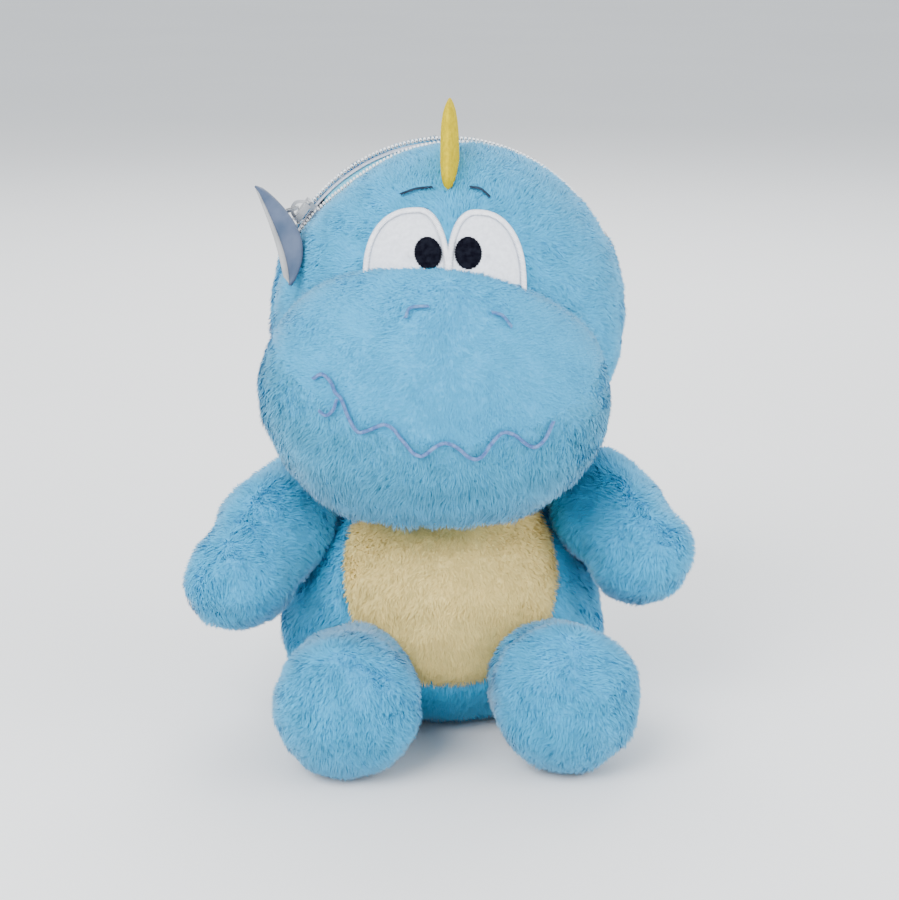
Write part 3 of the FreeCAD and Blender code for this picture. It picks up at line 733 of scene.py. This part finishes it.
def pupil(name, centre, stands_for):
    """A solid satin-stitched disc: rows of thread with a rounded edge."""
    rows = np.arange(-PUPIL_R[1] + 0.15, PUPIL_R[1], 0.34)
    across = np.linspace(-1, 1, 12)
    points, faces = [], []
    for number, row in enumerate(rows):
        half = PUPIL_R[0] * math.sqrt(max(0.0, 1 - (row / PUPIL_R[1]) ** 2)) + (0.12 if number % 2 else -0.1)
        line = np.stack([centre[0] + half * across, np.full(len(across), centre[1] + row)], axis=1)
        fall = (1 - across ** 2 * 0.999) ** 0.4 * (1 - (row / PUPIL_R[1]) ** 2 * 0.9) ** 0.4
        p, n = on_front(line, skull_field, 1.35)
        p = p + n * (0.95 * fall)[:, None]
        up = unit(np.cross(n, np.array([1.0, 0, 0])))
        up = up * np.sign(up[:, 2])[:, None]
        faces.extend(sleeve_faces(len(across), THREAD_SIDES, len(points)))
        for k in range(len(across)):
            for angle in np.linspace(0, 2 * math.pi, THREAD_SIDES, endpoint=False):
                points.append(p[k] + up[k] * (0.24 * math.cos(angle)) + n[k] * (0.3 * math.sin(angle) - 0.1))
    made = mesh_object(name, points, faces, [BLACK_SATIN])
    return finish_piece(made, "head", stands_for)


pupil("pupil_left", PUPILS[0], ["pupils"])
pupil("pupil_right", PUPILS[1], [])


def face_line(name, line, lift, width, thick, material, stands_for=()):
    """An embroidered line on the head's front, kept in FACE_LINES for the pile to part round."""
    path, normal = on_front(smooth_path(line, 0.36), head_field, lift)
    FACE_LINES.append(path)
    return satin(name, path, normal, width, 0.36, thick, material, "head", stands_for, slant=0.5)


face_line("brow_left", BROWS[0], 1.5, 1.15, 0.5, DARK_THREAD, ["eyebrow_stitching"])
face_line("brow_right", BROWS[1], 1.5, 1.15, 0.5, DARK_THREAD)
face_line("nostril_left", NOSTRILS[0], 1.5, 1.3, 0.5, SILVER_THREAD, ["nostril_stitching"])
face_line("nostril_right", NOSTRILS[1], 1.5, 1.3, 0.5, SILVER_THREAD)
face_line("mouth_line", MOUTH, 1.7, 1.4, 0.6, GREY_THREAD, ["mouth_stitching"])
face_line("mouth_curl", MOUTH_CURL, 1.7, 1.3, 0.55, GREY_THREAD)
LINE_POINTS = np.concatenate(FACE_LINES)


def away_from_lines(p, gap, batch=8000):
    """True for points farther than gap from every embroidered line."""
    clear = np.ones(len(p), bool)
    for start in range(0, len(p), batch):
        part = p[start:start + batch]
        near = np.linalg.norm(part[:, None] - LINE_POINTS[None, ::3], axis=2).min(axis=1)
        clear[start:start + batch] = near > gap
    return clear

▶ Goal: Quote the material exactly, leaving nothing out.

▶ Result for this task:
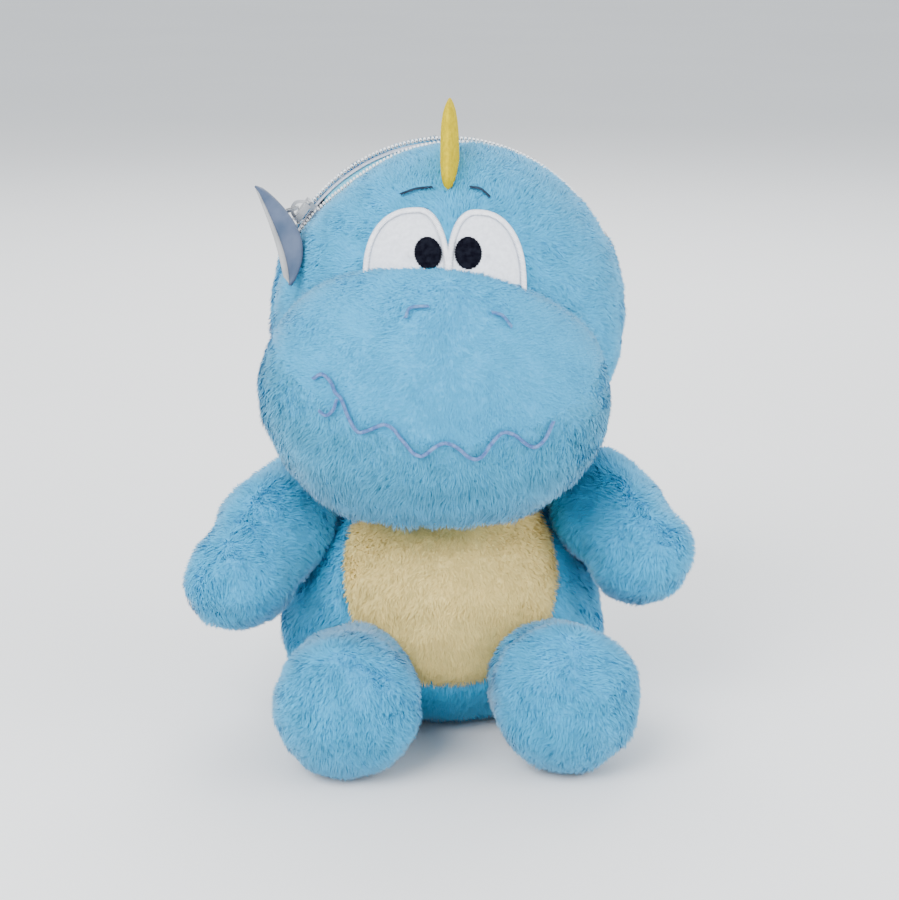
Write part 3 of the FreeCAD and Blender code for this picture. It picks up at line 733 of scene.py. This part finishes it.
def pupil(name, centre, stands_for):
    """A solid satin-stitched disc: rows of thread with a rounded edge."""
    rows = np.arange(-PUPIL_R[1] + 0.15, PUPIL_R[1], 0.34)
    across = np.linspace(-1, 1, 12)
    points, faces = [], []
    for number, row in enumerate(rows):
        half = PUPIL_R[0] * math.sqrt(max(0.0, 1 - (row / PUPIL_R[1]) ** 2)) + (0.12 if number % 2 else -0.1)
        line = np.stack([centre[0] + half * across, np.full(len(across), centre[1] + row)], axis=1)
        fall = (1 - across ** 2 * 0.999) ** 0.4 * (1 - (row / PUPIL_R[1]) ** 2 * 0.9) ** 0.4
        p, n = on_front(line, skull_field, 1.35)
        p = p + n * (0.95 * fall)[:, None]
        up = unit(np.cross(n, np.array([1.0, 0, 0])))
        up = up * np.sign(up[:, 2])[:, None]
        faces.extend(sleeve_faces(len(across), THREAD_SIDES, len(points)))
        for k in range(len(across)):
            for angle in np.linspace(0, 2 * math.pi, THREAD_SIDES, endpoint=False):
                points.append(p[k] + up[k] * (0.24 * math.cos(angle)) + n[k] * (0.3 * math.sin(angle) - 0.1))
    made = mesh_object(name, points, faces, [BLACK_SATIN])
    return finish_piece(made, "head", stands_for)


pupil("pupil_left", PUPILS[0], ["pupils"])
pupil("pupil_right", PUPILS[1], [])


def face_line(name, line, lift, width, thick, material, stands_for=()):
    """An embroidered line on the head's front, kept in FACE_LINES for the pile to part round."""
    path, normal = on_front(smooth_path(line, 0.36), head_field, lift)
    FACE_LINES.append(path)
    return satin(name, path, normal, width, 0.36, thick, material, "head", stands_for, slant=0.5)


face_line("brow_left", BROWS[0], 1.5, 1.15, 0.5, DARK_THREAD, ["eyebrow_stitching"])
face_line("brow_right", BROWS[1], 1.5, 1.15, 0.5, DARK_THREAD)
face_line("nostril_left", NOSTRILS[0], 1.5, 1.3, 0.5, SILVER_THREAD, ["nostril_stitching"])
face_line("nostril_right", NOSTRILS[1], 1.5, 1.3, 0.5, SILVER_THREAD)
face_line("mouth_line", MOUTH, 1.7, 1.4, 0.6, GREY_THREAD, ["mouth_stitching"])
face_line("mouth_curl", MOUTH_CURL, 1.7, 1.3, 0.55, GREY_THREAD)
LINE_POINTS = np.concatenate(FACE_LINES)


def away_from_lines(p, gap, batch=8000):
    """True for points farther than gap from every embroidered line."""
    clear = np.ones(len(p), bool)
    for start in range(0, len(p), batch):
        part = p[start:start + batch]
        near = np.linalg.norm(part[:, None] - LINE_POINTS[None, ::3], axis=2).min(axis=1)
        clear[start:start + batch] = near > gap
    return clear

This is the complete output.